The end result is that I not only believe in god, but I believe in gods.
Thank you for sharing this. I know that it is probably very scary to talk about something so personal. And I will beat anyone up who comes on to drive-by proselytize.
Again, congratulations.
I had something similar happen to me (not quite so intense I think). For all my pretense at being jaded, I’m a sucker for emotionalism and a bit of showy drama.
I was watching Fantasia 2000 with my young kids and we were watching the final bit with this spirit representing growth and life set to Stravinsky’s “Firebird Suite.” At the end, after the forest is burned to ashes, the female spirit rises triumphant and renews the burned land. As I was watching this, I was just suddenly struck by the thought that in some way “this is what my Mother is like.” Her loss, and her joy at the end struck me very hard. I felt I had, in some small way, found our Mother. Since it came right at a time I was wrestling with the troubled Mormon relationship with “Heavenly Mother,” it meant a lot to me.
It was a powerful and visceral emotional experience. Maybe I’m too given to sentiment, and I still feel a little embarrassed about the whole thing. But it meant a lot to me.
Seth,
Not to worry, the Firebird sequence always chokes me up at the end, no matter how many times I watch it – there’s such a powerful feeling of joy and exaltation… and I certainly feel it in a spiritual sense.
Kullervo,
Sannion has several Dionysos playlists on Youtube – you might want to check them out. (He’s got a bunch of stuff I’d never heard of.) And I know we’ve talked about this some offline, but I did want to join Jason in saying how pleased I am that you’re finding a way that looks like it might work for you!
My Dionysus playlist is one of the posts I have in the docket, actually (I can’t remember if I said that already).
Actually, speaking of playlists, I know you compose some pretty cool ones going around the eightfold year on your blog–do you have those indexed anywhere?
I’ve only done Samhain and Yule (with additions), actually, at least to date… I keep meaning to do others, but then I realize that what I really want to do is an Athena mix (plus all the work that I’m putting into the Neos Alexandria music pages).
I always feel so happy for people when I hear things like this, because it’s so amazing when it really does happen and yet impossible for someone who hasn’t been there to understand.
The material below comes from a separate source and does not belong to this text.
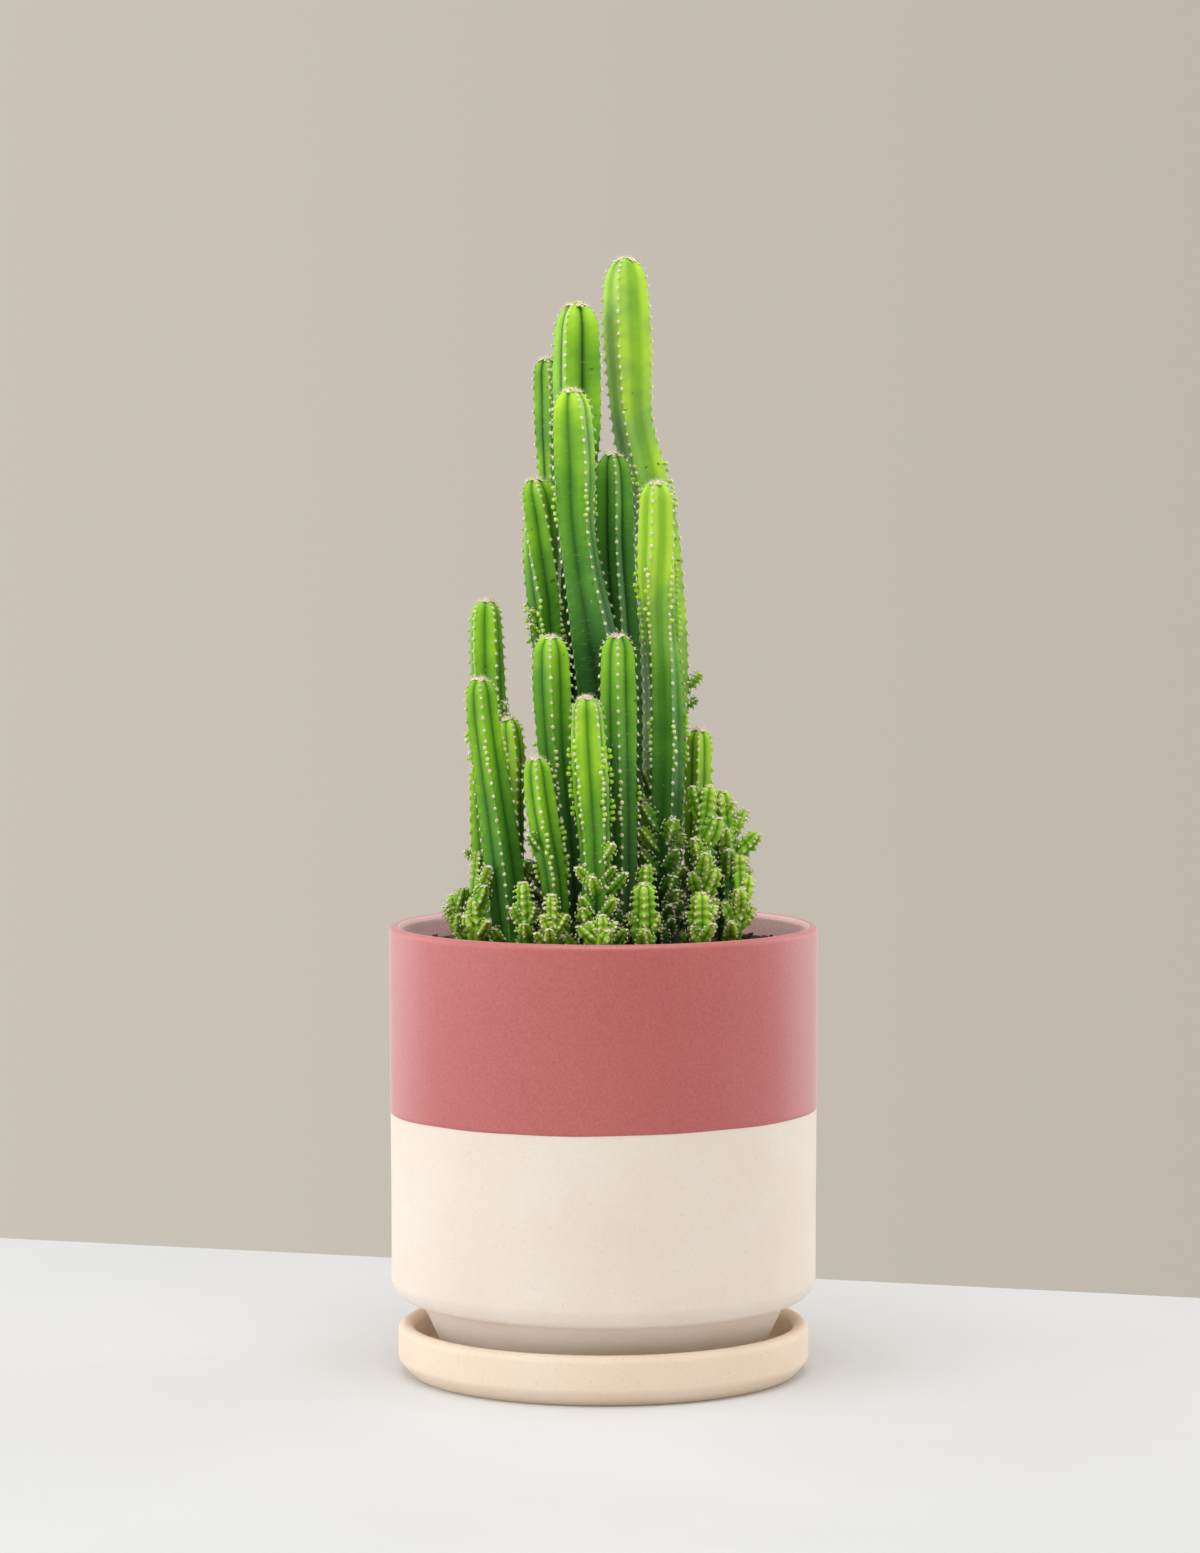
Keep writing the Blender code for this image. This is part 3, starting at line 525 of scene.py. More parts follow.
def add_spines(shape, seat, normal, along, count, length, rng):
    """Thin needles that spread from one areole."""
    across, up = side_axes(normal, along)
    points = []
    tris = []
    for k in range(count):
        turn = math.tau * (k + rng.uniform(0.0, 0.8)) / count
        tilt = math.radians(rng.uniform(*SPINE_TILT))
        flat = across * math.cos(turn) + up * math.sin(turn)
        aim = normal * math.cos(tilt) + flat * math.sin(tilt)
        beside, third = side_axes(aim, normal)
        root = seat + normal * SPINE_LIFT + flat * SPINE_ASIDE
        start = len(points)
        for corner in range(3):
            spin = math.tau * corner / 3
            points.append(root + (beside * math.cos(spin) - third * math.sin(spin)) * SPINE_THICKNESS)
        points.append(root + aim * length * rng.uniform(*SPINE_LENGTHS))
        tris += [(start, start + 1, start + 3), (start + 1, start + 2, start + 3),
                 (start + 2, start, start + 3), (start, start + 2, start + 1)]
    shape.add(points, tris, SPINE, 0.0, rng.random())


def add_knob(shape, seat, normal, size, rng):
    """A budding sprout: a small round knob of fresh skin."""
    normal = normal / np.linalg.norm(normal)
    across, up = side_axes(normal, KNOB_LEAN)
    points = []
    for wide, high in KNOB_RINGS:
        for k in range(KNOB_SIDES):
            turn = math.tau * k / KNOB_SIDES
            out = KNOB_RADIUS * wide * rng.uniform(0.8, 1.2)
            flat = (across * math.cos(turn) + up * math.sin(turn)) * out
            points.append(seat + flat + normal * size * high)
    points += [seat + normal * size * KNOB_TOP, seat - normal * KNOB_BOTTOM]
    shape.add(points, KNOB_TRIS, SKIN, KNOB_SHADE, KNOB_AGE)


def areole_lengths(start, end, form, tufts, rng):
    """Where a rib's areoles sit along the axis: crowded at the tip and in tufts."""
    found = []
    s = end - form["crowd"] * 0.25
    step = form["crowd"] * 0.55
    while s > start:
        found.append(s)
        step = min(step * STEP_GROWTH, form["pitch"])
        local = step * rng.uniform(*STEP_RANGE)
        if any(low < s < high for low, high in tufts):
            local = min(local, form["pitch"] * rng.uniform(*TUFT_STEPS))
        s -= local
    return np.array(found[::-1])


def rib_section(ribs, valley, shares, bulge):
    """Reach at each share of the way from a rib's crest (0) to the valley (1)."""
    half = math.pi / ribs
    shares = np.abs(shares)
    chord = valley * math.sin(half) / (np.sin(half * shares) + valley * np.sin(half * (1.0 - shares)))
    blunt = CREST_BLUNT * (1.0 - np.minimum(shares / CREST_WIDTH, 1.0)) ** 2
    return chord + bulge * np.sin(math.pi * shares ** BULGE_LEAN) - blunt


def rounded(lengths, length, dome):
    """Share of the full radius at each length, falling to nothing over the dome."""
    left = np.clip((length - lengths) / dome, 0.0, 1.0)
    return np.sqrt(np.clip(1.0 - (1.0 - left) ** 2, 0.0, 1.0))


def wobble(lengths, waves):
    """Slow swelling of a rib along its length."""
    return sum(size * np.sin(lengths / span + wave) for (size, span), wave in zip(WOBBLES, waves))


def outward(right, away, theta):
    return right * np.sin(theta)[:, None] - away * np.cos(theta)[:, None]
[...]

Thank you for writing about it so eloquently.
Thank you for your kind words, Nettle.
And thank you katyjane for always being so incredibly supportive (but you deserve more than just a mention–I think I feel a post about how awesome you are in the works).
Also, thank you Seth for attempting to meet me on common ground here, even though I am not always particularly kind to you or to your religion. I wish other Mormons could do the same.
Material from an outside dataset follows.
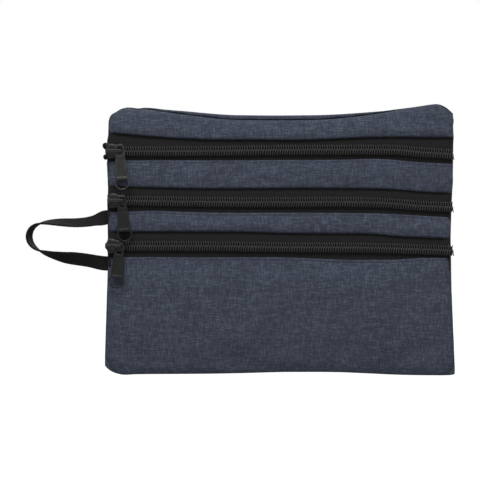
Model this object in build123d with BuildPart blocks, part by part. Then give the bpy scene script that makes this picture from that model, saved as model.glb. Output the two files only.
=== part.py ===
from build123d import *
import math
import os

# Flat travel document organizer: a soft rectangular pouch with three
# horizontal coil zippers, each with its own slider and pull tab, and a
# webbing wrist loop sewn into the left side seam.
# Frame: X to the right, Y towards the back, Z up. The front faces -Y.
# Origin: middle of the bottom edge, in the seam's mid-plane.

os.makedirs("parts", exist_ok=True)

# ------------------------------------------------------------ pouch outline
HALF_WIDTH = 107.0
TOP_LEFT_Z = 166.6
TOP_RIGHT_Z = 168.2
BACK_SAG_Z = 161.7    # middle of the back panel's top edge
FRONT_SAG_Z = 158.9   # middle of the top strip's top edge
BOTTOM_Z = 0.2
CORNER_R = 5.0

# ----------------------------------------------- layers, as (back Y, front Y)
BACK_PANEL = (3.6, 2.6)
LINING = (2.5, 2.15)
BINDING = (2.1, -2.5)
REAR_DIVIDER = (0.85, 0.5)        # between the rear and middle pockets
FRONT_DIVIDER = (-0.8, -1.15)     # between the middle and front pockets
TAPE = (-2.6, -3.2)               # zipper tape
SHELL = (TAPE[1], -4.4)           # strips and front panel
LOWER_PLATE = (-1.4, -2.4)        # slider plate behind the tape
UPPER_PLATE = (-5.85, -6.85)      # slider plate in front of the coil
BAIL_BAR = (-9.3, -10.3)
PULL_TAB = (-7.35, -8.75)

# ------------------------------------------------------------------ zippers
# x, z: centre of the closed slider; tilt: lay of the chain in degrees;
# tail: reach of the coil's curled end to the left of the slider centre;
# tab_tilt: lean of the pull tab in degrees;
# tab_slip: how far the tab hangs down from the middle of its eye
ZIPS = {
    "zip1": dict(x=-101.9, z=139.0, tilt=0.0, tail=7.25, tab_tilt=4.0, tab_slip=-0.1),
    "zip2": dict(x=-100.7, z=108.3, tilt=-0.89, tail=6.5, tab_tilt=5.0, tab_slip=1.1),
    "zip3": dict(x=-102.0, z=80.35, tilt=-0.67, tail=5.9, tab_tilt=-5.0, tab_slip=2.0),
}

# --------------------------------------------------------------- wrist strap
STRAP_WIDTH = 9.0
STRAP_THICK = 1.2
STRAP_END_Z = (98.0, 69.5)
FOLD_X = -108.3       # fold line of the strap at the seam


# ------------------------------------------------------------------- helpers
def front_plane(y, x=0.0, z=0.0, tilt=0.0):
    """Plane seen from the front: local x to the right, local y up, local z forward."""
    angle = math.radians(tilt)
    x_dir = (math.cos(angle), 0, math.sin(angle))
    return Plane(origin=(x, y, z), x_dir=x_dir, z_dir=(0, -1, 0))


def zip_plane(zipper, y):
    """Front plane centred on a zipper's slider, with local x along the chain."""
    return front_plane(y, zipper["x"], zipper["z"], zipper["tilt"])


def thickness(layer):
    back, front = layer
    return back - front


def closed(points):
    return [*points, points[0]]


def inset_corners(top_left, bottom_left, bottom_right, top_right):
    """Outline corners from (inset from the nominal side, z) pairs."""
    left = [(-HALF_WIDTH + inset, z) for inset, z in (top_left, bottom_left)]
    right = [(HALF_WIDTH - inset, z) for inset, z in (bottom_right, top_right)]
    return left + right


def export(part, name):
    part.label = name
    export_step(part, f"parts/{name}.step")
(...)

One question that I’m left with is when you say you believe in gods, what does that mean to you? In other words, in what sense are the gods real to you? What do you believe they are?
I’m asking out of genuine curiosity.
A fair question! Sorry to do this, but stay tuned.
Mormons believe in Gods. This shouldn’t be anything new to you. In the beginning of the Christian Bible, the word elohim is used, which is plural. The book of Abraham describes the existence of gods, both good and evil. The question is which ones are worshiped.
True, but I kind of think that is a belief that is held more in theory than one that is fully internalized by most Mormons.
Curious Kullervo, do you consider the Mormon need to demonstrate our “monotheism credentials” to other Christians to be an asset or a drawback in LDS belief?
Generally, I think the Mormon need to try to be part of the club is unfortunate, but it has been a major impetus of the religion since World War 2. Mormons came out of the war and into the 1950’s as a paradigmatic model of what clean-cut real America was supposed to be, which was a far cry from the Church’s prewar popular image: a deranged and sinister bearded desert cult. The Church had a positive popular image for the first time, and was completely intoxicated by it. From then, I feel like it’s been one long sell-out.
I wish Mormonism would be more true to its distinctives, and not be afraid to represent itself unapologetically.
Be kinda cool to be part of a bearded “desert cult.” I grow a nice beard…
“Long live the fighters!”
See? That’s what I’m talking about. Unfortunately, I think Mormonism’s future lies in a gradual assimilation into conservative American Christianity, until its only real distinctives are temple worship and an authoritarian hierarchy.
Wonderful to hear Kullervo! I am a regular reader but a rare (if ever[?]) commenter, but I had to send my congratulations on this piece of news. I know for me exploring religion seemed futile; not because none of them seem right, but because they all seem like I could make a spiritual path in them. For me picking a religion was also based on an unexpected spiritual experience that let me believe in a more objective way in my religion. I felt an intense love and feeling of presence centered around the person of `Abdu’l-Baha, and I became a Baha’i.
These sort of experiences are so odd, they are so intimately personal, so impossible to replicate, and wonderfully inspiring. That you have had yours is wonderful and I wish you all the best in your devotion and relationship to Dionysus!
Thank you, Gerald.
It was an interesting development you had. Apologists often use spiritual experience (such as feeling God’s love) as proof of their version of Christianity. But what they don’t realize is that spiritual experience is more immense than can be contained within orthodox Christian theology. I find it particularly insightful how you point out you weren’t looking for these experiences.
I’ve never been a part of any Pagan groups. Spirituality has been mostly a private affair for me. I’ve done a lot of meditation and mantra practice. Along with depression, my experience has been very internal. My most profound experiences were of emptiness and not euphoria. My only euphoric experiences were psychedelic in nature.
Kullervo,
I find the description of your experiences really fascinating. Thanks for sharing them.
There is something about the themes in myth and legend that strike deep into the guts of human experience. We can’t really escape them, or we do so at the cost of sacrificing the full spiritual side of our humanity.
Whether or not there is an Aphrodite watching over us, there is surely a ferocious river of spiritual power associated with human love and sex that it pays to understand and revere, if only to find out better what kind of beings we are.
Thank you for your thoughtful comment, Jared. I appreciate that kind of feedback.
Agreed, wholeheartedly. I’m not entirely certain that the distinction (between this river you are talking about and the construct “Aphrodite”) is all that important, or that it even exists.